Many women, including some western visitors, wear traditional geisha costumes with something that looks like a small backpack or a large bow on the back. Men in costumes are rare. Outside the temples is usually a souvenir and food market. I found that green tea ice cream is really good.

Monday, August 29, 2016

In the land of primary colors

Tokyo is an enormous city. Everything is bigger here, everything moves faster, and everything screams for your attention. Advertising covers entire buildings, especially in the electronics district of Akihabara shown below, and on the small clips on subway handles. Packaging is always as loud as possible; cookies, tiny bits of chocolates, and almonds are available in individually wrapped in brightly printed candy wrappers. Apples are wrapped in a foam net, placed on a plastic tray, then shrinkwrapped, and finally put in a plastic bag at the checkout - and sell for $4 each. I am leaving a trail of brightly colored trash and do not feel good about it.

Restaurants often have plastic simulacra of all dishes out in the window. Amazingly, the food is then exactly as large and carefully prepared as the display version. Compare the beautifully photographed hamburgers on US burger chain menus and the sad, wilted mush you'll actually find on your plate. Many restaurants have call buttons that you can press to have a waiter at your table within seconds. I have had the pleasure to eat pizza with chopsticks (although I was probably the only one). When I have the choice I'll always go for Japanese cuisine of course, it's one of the best of the world. You haven't eaten sushi unless you have eaten sushi in Japan.

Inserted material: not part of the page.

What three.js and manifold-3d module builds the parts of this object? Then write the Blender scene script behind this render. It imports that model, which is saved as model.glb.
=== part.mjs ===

The Japanese are incredibly disciplined. On escalators you stand on the right and walk on the left, and it does. not. happen. that someone violates that rule. I have seen traffic lights where pedestrians form an orderly double line to wait for a green light. Everyone is in a hurry yet everyone is very polite and eager to help. I suppose they are used to foreigners staring at Chinese characters in subway stations the size of Belgium. There's enough English to get by though, at least downtown.